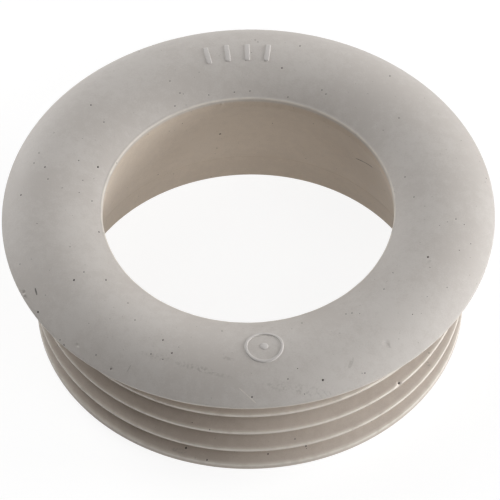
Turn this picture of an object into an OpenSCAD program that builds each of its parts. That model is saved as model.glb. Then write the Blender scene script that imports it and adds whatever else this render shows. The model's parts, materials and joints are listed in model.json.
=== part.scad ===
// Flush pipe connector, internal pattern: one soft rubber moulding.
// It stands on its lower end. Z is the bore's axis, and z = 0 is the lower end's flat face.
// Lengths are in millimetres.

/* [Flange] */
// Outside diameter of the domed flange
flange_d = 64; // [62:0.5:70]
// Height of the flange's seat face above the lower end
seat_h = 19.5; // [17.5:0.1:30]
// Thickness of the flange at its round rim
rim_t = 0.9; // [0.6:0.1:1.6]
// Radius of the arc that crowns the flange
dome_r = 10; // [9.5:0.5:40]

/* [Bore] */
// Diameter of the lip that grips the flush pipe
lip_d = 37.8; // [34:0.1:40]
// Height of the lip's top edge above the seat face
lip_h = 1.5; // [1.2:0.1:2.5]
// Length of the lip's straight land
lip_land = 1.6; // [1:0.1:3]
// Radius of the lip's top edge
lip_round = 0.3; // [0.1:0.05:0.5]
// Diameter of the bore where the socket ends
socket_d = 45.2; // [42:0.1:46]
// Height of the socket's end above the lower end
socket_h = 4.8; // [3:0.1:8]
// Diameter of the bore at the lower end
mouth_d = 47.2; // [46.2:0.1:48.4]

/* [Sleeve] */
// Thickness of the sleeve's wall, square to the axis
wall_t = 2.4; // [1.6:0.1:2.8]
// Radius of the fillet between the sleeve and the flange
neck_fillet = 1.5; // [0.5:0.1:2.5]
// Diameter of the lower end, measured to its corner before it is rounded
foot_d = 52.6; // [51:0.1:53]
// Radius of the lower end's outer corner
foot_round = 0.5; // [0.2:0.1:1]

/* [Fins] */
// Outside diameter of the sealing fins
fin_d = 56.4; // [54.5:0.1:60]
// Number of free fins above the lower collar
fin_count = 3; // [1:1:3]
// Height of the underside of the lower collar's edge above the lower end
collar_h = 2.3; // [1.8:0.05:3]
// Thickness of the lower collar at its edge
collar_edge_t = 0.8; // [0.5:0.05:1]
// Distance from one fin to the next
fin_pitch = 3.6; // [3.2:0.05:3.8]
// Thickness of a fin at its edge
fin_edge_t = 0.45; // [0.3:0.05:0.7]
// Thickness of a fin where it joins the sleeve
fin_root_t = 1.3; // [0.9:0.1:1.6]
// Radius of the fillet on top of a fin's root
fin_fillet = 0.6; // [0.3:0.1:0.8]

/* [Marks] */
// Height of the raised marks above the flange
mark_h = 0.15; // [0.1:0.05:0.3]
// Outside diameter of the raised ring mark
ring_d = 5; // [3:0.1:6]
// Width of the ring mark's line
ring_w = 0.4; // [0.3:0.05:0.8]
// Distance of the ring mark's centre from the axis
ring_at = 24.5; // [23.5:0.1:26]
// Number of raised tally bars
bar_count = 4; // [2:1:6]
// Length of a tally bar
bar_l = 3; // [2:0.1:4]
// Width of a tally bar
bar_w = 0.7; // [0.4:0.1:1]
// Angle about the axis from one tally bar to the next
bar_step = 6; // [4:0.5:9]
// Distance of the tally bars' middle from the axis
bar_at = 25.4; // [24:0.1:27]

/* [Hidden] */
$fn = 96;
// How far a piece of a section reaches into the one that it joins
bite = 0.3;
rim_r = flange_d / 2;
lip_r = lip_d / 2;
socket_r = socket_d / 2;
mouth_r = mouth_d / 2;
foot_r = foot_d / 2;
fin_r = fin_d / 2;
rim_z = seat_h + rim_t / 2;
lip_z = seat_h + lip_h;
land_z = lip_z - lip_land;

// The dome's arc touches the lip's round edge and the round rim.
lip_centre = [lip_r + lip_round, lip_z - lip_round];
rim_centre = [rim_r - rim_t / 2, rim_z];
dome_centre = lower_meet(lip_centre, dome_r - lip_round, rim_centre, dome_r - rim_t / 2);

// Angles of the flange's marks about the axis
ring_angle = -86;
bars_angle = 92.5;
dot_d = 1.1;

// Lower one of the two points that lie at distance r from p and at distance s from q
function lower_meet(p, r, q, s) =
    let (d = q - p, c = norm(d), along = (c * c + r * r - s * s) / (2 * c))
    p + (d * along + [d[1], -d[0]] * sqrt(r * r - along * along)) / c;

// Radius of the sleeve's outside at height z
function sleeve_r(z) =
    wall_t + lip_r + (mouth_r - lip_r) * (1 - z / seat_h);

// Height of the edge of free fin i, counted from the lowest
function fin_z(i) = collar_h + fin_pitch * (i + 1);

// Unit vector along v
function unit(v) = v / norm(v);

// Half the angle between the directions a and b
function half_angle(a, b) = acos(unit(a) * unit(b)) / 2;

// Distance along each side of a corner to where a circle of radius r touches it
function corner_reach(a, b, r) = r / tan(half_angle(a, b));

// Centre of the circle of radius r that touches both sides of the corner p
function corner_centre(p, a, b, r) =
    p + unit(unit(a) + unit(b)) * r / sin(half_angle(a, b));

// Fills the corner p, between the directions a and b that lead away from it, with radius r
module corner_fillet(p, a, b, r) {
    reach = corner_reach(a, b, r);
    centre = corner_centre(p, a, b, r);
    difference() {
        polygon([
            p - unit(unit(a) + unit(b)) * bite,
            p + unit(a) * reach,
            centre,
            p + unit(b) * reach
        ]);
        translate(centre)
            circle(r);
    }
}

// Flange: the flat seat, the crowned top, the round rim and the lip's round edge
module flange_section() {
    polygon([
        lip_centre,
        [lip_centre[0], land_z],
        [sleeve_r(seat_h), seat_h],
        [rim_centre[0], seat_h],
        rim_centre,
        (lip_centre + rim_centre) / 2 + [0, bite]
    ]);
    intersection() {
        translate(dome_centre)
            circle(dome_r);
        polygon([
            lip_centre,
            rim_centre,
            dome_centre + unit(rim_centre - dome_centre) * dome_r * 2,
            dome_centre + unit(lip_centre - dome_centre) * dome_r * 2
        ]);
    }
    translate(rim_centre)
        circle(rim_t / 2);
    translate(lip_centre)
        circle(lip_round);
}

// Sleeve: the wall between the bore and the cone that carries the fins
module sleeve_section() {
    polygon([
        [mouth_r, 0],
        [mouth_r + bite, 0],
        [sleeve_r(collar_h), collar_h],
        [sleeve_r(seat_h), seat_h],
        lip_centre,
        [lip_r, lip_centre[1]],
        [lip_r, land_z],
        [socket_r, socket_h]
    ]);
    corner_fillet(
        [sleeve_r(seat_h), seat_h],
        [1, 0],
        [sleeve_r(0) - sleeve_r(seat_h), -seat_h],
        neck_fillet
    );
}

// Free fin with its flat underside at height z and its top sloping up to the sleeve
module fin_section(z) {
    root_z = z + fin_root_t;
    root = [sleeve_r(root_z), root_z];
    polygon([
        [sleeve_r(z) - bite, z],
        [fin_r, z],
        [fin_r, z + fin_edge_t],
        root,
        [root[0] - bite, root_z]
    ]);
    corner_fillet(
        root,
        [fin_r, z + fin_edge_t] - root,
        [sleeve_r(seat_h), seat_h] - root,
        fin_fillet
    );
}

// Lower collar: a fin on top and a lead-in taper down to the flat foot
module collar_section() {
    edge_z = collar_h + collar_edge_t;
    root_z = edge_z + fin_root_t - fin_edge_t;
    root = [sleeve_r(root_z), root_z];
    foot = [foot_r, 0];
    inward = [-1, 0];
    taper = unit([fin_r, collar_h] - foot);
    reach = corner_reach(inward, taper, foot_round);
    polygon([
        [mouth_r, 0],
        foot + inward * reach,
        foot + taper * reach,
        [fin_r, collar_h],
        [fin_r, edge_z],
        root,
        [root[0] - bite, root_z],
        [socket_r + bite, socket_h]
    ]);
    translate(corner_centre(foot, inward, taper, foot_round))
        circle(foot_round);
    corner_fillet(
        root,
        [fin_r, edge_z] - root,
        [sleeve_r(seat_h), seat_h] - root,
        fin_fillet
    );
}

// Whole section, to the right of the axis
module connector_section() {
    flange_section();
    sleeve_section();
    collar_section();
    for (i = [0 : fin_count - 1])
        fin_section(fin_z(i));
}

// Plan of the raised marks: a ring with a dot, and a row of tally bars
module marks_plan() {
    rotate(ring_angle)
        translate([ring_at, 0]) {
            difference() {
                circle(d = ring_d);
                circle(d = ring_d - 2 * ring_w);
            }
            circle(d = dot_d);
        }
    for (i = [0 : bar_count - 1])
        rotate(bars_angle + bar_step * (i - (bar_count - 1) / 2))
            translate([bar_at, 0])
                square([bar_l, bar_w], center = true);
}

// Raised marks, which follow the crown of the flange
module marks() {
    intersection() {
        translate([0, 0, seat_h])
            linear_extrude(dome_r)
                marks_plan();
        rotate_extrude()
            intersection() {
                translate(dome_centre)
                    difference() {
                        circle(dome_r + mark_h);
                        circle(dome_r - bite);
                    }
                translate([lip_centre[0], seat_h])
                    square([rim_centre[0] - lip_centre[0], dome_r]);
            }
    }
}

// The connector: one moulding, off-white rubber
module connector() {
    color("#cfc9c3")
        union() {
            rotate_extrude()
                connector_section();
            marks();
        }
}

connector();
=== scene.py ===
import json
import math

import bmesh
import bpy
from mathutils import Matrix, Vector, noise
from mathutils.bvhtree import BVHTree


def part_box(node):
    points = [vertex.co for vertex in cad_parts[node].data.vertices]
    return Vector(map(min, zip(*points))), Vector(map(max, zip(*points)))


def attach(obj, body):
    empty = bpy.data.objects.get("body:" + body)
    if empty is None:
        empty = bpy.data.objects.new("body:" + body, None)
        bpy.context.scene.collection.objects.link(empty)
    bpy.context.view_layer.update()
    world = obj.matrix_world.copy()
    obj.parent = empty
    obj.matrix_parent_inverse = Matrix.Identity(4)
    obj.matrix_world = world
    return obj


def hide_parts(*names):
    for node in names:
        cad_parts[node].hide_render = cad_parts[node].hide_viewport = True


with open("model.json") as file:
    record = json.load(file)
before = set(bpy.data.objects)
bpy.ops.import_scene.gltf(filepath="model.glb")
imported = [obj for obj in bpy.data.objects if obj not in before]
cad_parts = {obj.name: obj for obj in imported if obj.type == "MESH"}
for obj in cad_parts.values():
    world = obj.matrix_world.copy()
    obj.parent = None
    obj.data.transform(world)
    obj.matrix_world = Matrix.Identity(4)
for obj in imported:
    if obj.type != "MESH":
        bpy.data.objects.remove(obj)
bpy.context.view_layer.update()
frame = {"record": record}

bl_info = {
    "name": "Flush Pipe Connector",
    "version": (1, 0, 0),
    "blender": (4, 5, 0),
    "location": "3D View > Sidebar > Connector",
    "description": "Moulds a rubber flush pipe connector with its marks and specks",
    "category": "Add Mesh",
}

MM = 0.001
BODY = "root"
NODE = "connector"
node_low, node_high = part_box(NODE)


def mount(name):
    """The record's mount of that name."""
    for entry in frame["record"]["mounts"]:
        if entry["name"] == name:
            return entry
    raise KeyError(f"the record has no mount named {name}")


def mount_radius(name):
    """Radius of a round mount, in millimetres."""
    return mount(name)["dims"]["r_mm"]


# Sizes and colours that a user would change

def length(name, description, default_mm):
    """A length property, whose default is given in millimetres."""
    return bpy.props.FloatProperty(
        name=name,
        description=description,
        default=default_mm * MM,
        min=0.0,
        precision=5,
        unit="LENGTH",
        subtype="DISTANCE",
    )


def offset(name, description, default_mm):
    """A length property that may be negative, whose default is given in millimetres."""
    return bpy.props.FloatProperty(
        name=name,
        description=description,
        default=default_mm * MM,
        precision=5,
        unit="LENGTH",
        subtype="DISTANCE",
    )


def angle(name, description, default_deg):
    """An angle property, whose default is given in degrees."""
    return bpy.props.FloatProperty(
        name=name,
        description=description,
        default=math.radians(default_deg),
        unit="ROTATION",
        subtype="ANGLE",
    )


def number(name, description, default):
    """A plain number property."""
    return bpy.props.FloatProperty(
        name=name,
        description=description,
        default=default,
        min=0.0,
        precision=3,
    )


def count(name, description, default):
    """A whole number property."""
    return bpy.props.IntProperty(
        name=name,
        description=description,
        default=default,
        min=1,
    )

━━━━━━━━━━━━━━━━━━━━

## Instructions for the task
Exactly and exclusively, reproduce the lines that start at the line containing "moulding, off-white rubber" and end at the line containing "node_low, node_high = part_box(NODE)", inclusive of both.

## Complete answer
// The connector: one moulding, off-white rubber
module connector() {
    color("#cfc9c3")
        union() {
            rotate_extrude()
                connector_section();
            marks();
        }
}

connector();
=== scene.py ===
import json
import math

import bmesh
import bpy
from mathutils import Matrix, Vector, noise
from mathutils.bvhtree import BVHTree


def part_box(node):
    points = [vertex.co for vertex in cad_parts[node].data.vertices]
    return Vector(map(min, zip(*points))), Vector(map(max, zip(*points)))


def attach(obj, body):
    empty = bpy.data.objects.get("body:" + body)
    if empty is None:
        empty = bpy.data.objects.new("body:" + body, None)
        bpy.context.scene.collection.objects.link(empty)
    bpy.context.view_layer.update()
    world = obj.matrix_world.copy()
    obj.parent = empty
    obj.matrix_parent_inverse = Matrix.Identity(4)
    obj.matrix_world = world
    return obj


def hide_parts(*names):
    for node in names:
        cad_parts[node].hide_render = cad_parts[node].hide_viewport = True


with open("model.json") as file:
    record = json.load(file)
before = set(bpy.data.objects)
bpy.ops.import_scene.gltf(filepath="model.glb")
imported = [obj for obj in bpy.data.objects if obj not in before]
cad_parts = {obj.name: obj for obj in imported if obj.type == "MESH"}
for obj in cad_parts.values():
    world = obj.matrix_world.copy()
    obj.parent = None
    obj.data.transform(world)
    obj.matrix_world = Matrix.Identity(4)
for obj in imported:
    if obj.type != "MESH":
        bpy.data.objects.remove(obj)
bpy.context.view_layer.update()
frame = {"record": record}

bl_info = {
    "name": "Flush Pipe Connector",
    "version": (1, 0, 0),
    "blender": (4, 5, 0),
    "location": "3D View > Sidebar > Connector",
    "description": "Moulds a rubber flush pipe connector with its marks and specks",
    "category": "Add Mesh",
}

MM = 0.001
BODY = "root"
NODE = "connector"
node_low, node_high = part_box(NODE)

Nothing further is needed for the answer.